| Material provided |
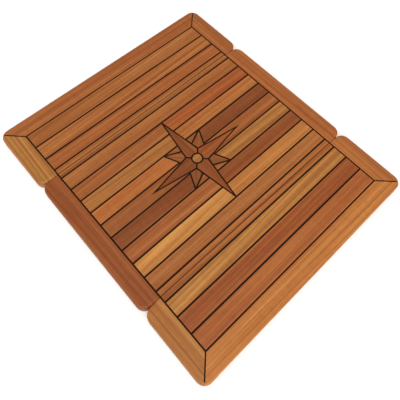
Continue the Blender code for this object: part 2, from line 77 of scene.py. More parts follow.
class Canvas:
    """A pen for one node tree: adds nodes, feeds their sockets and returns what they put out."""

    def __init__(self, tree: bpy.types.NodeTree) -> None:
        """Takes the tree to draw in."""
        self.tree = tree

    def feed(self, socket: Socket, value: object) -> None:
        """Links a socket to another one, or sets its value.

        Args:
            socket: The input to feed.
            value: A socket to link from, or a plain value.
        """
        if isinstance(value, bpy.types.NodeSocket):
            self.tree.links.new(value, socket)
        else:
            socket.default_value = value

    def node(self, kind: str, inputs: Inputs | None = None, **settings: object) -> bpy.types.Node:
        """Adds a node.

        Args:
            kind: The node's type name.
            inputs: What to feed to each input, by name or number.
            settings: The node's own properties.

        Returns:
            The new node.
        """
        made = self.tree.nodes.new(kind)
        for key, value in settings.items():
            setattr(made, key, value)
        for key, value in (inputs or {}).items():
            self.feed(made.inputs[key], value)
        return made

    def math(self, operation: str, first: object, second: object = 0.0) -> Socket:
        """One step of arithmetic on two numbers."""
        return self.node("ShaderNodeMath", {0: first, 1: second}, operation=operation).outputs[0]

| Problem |
Write the whole listing out again. Keep every line exactly as it is.

| Final result |
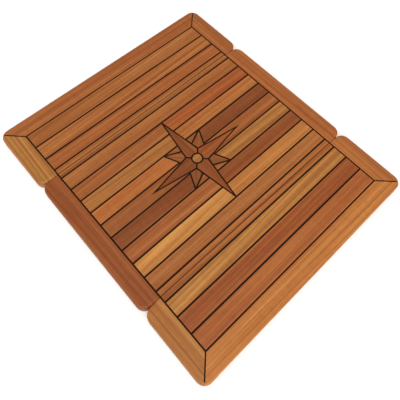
Continue the Blender code for this object: part 2, from line 77 of scene.py. More parts follow.
class Canvas:
    """A pen for one node tree: adds nodes, feeds their sockets and returns what they put out."""

    def __init__(self, tree: bpy.types.NodeTree) -> None:
        """Takes the tree to draw in."""
        self.tree = tree

    def feed(self, socket: Socket, value: object) -> None:
        """Links a socket to another one, or sets its value.

        Args:
            socket: The input to feed.
            value: A socket to link from, or a plain value.
        """
        if isinstance(value, bpy.types.NodeSocket):
            self.tree.links.new(value, socket)
        else:
            socket.default_value = value

    def node(self, kind: str, inputs: Inputs | None = None, **settings: object) -> bpy.types.Node:
        """Adds a node.

        Args:
            kind: The node's type name.
            inputs: What to feed to each input, by name or number.
            settings: The node's own properties.

        Returns:
            The new node.
        """
        made = self.tree.nodes.new(kind)
        for key, value in settings.items():
            setattr(made, key, value)
        for key, value in (inputs or {}).items():
            self.feed(made.inputs[key], value)
        return made

    def math(self, operation: str, first: object, second: object = 0.0) -> Socket:
        """One step of arithmetic on two numbers."""
        return self.node("ShaderNodeMath", {0: first, 1: second}, operation=operation).outputs[0]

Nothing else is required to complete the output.